The problem -
Going from the top of the data below, give again each line through the one containing "return raked(fused([neck, head]))", both ends kept.

Data shown -
______________________________

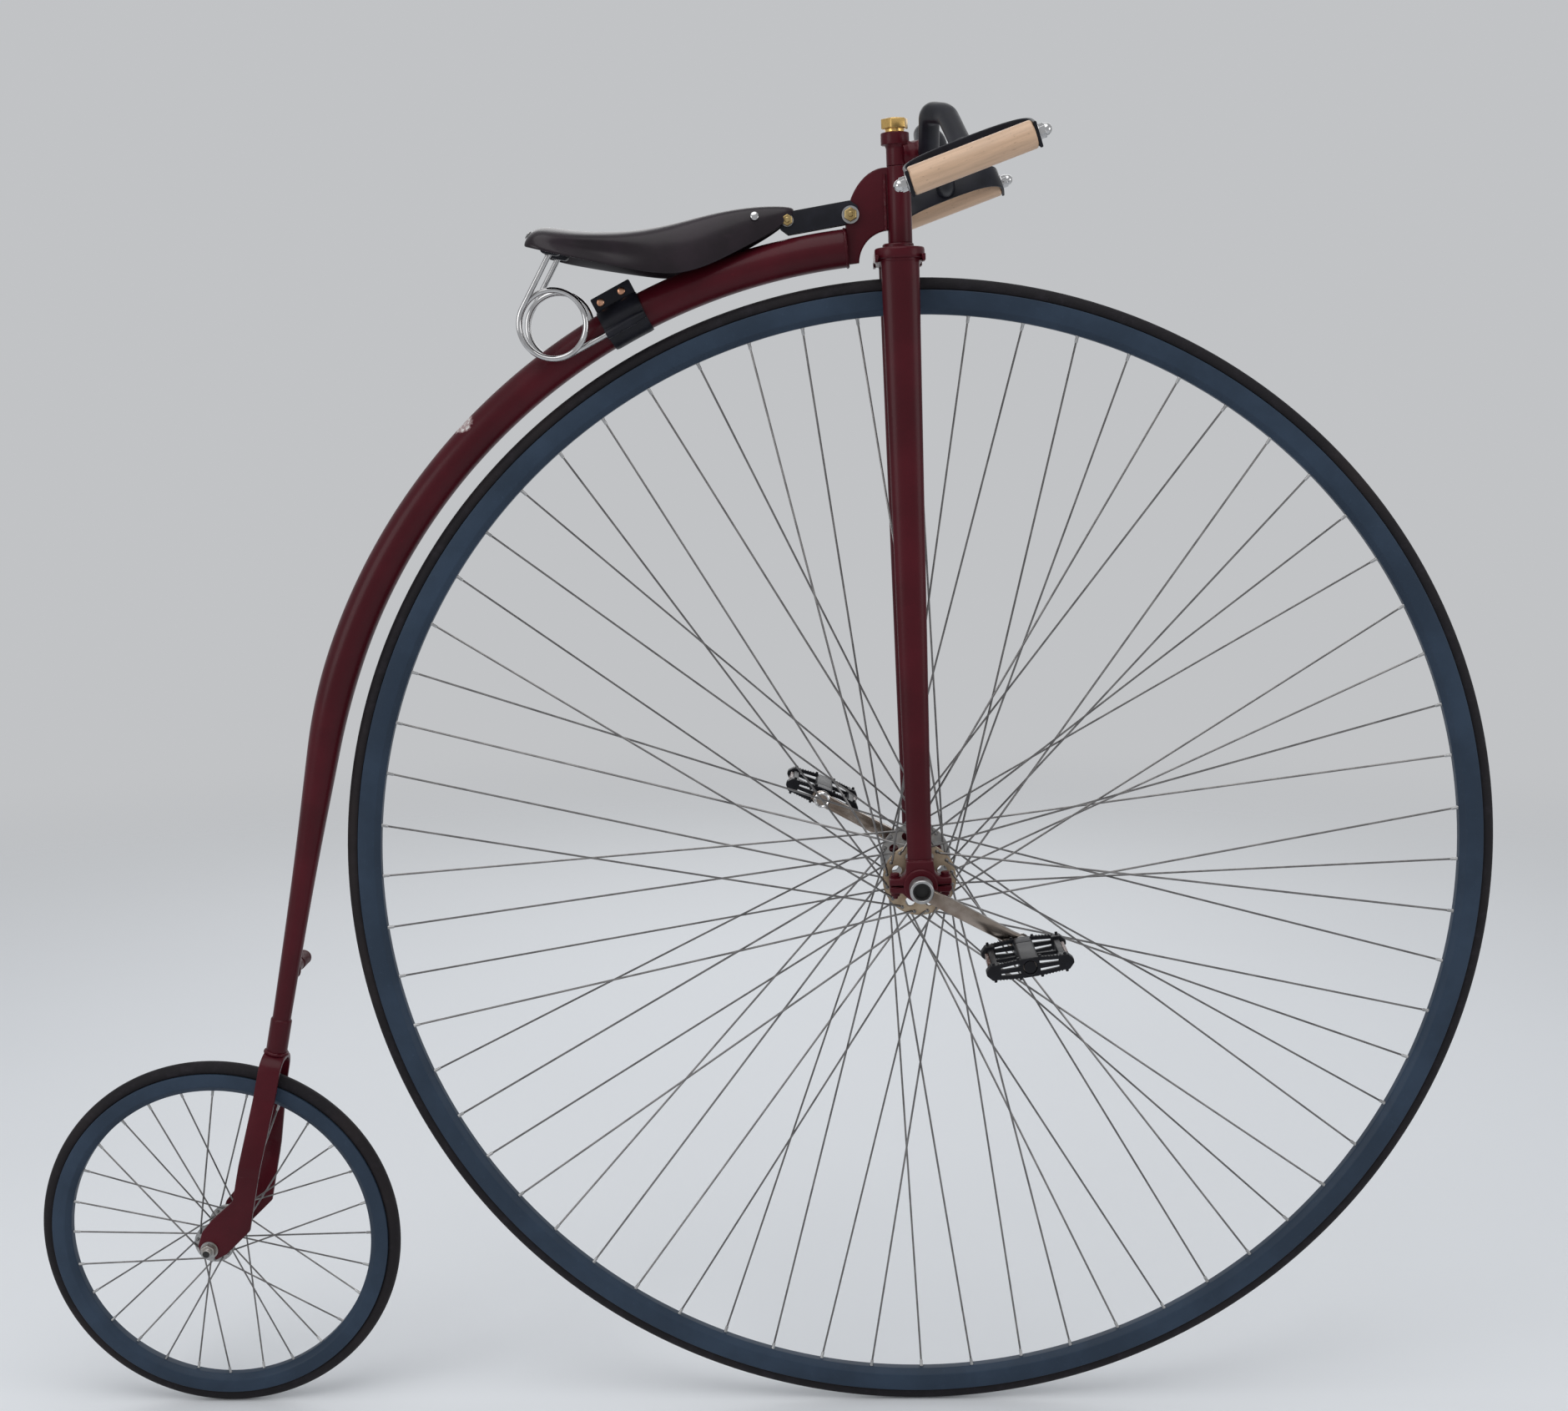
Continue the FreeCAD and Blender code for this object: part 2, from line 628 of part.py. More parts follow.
def head_plug():
    """Brass plug screwed into the top of the head."""
    low = NECK_TUBE_TOP + SEAT_GAP + HEAD_STEM_HEIGHT + HEAD_COLLAR_HEIGHT
    neck = rod(PLUG_NECK_RADIUS, on_axis(low), on_axis(low + PLUG_NECK_HEIGHT))
    head = prism_hex(PLUG_HEX / 2, on_axis(low + PLUG_NECK_HEIGHT), V(0, 0, 1), PLUG_HEX_HEIGHT)
    return raked(fused([neck, head]))


# ---------------------------------------------------------------- handlebar and grips
def bent_line(points, share=0.45, steps=5):
    """Points along straight runs joined by tangent arcs. share is how much of a run each arc may take."""
    line = [points[0]]
    for before, corner, after in zip(points, points[1:], points[2:]):
        back, ahead = before - corner, after - corner
        trim = share * min(back.Length, ahead.Length)
        half = back.getAngle(ahead) / 2
        back.normalize()
        ahead.normalize()
        bisector = (back + ahead).normalize()
        centre = corner + bisector * (trim / math.cos(half))
        first, final = corner + back * trim - centre, corner + ahead * trim - centre
        sweep = math.pi - 2 * half
        for k in range(steps + 1):
            at = sweep * k / steps
            line.append(centre + (first * math.sin(sweep - at) + final * math.sin(at)) * (1 / math.sin(sweep)))
    return line + [points[-1]]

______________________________

Output for this task -
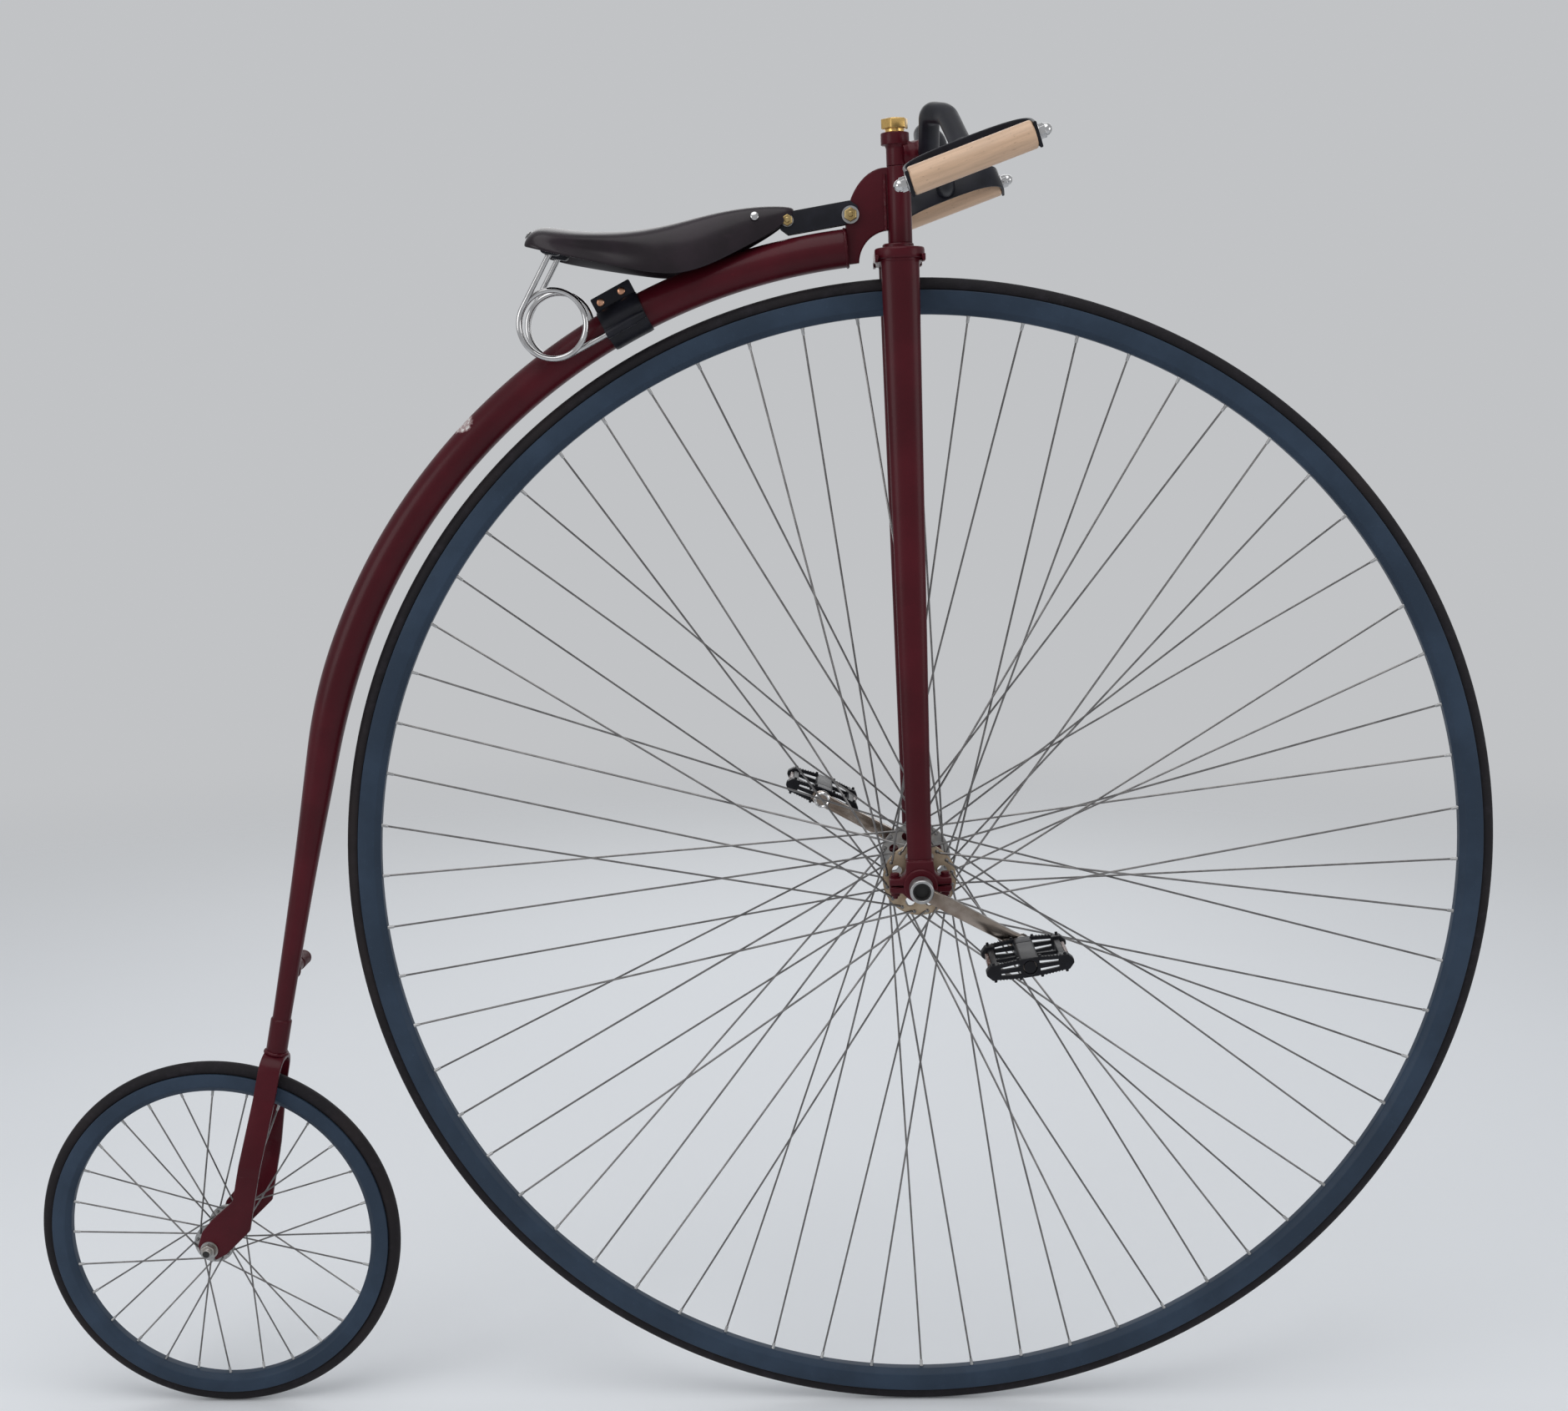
Continue the FreeCAD and Blender code for this object: part 2, from line 628 of part.py. More parts follow.
def head_plug():
    """Brass plug screwed into the top of the head."""
    low = NECK_TUBE_TOP + SEAT_GAP + HEAD_STEM_HEIGHT + HEAD_COLLAR_HEIGHT
    neck = rod(PLUG_NECK_RADIUS, on_axis(low), on_axis(low + PLUG_NECK_HEIGHT))
    head = prism_hex(PLUG_HEX / 2, on_axis(low + PLUG_NECK_HEIGHT), V(0, 0, 1), PLUG_HEX_HEIGHT)
    return raked(fused([neck, head]))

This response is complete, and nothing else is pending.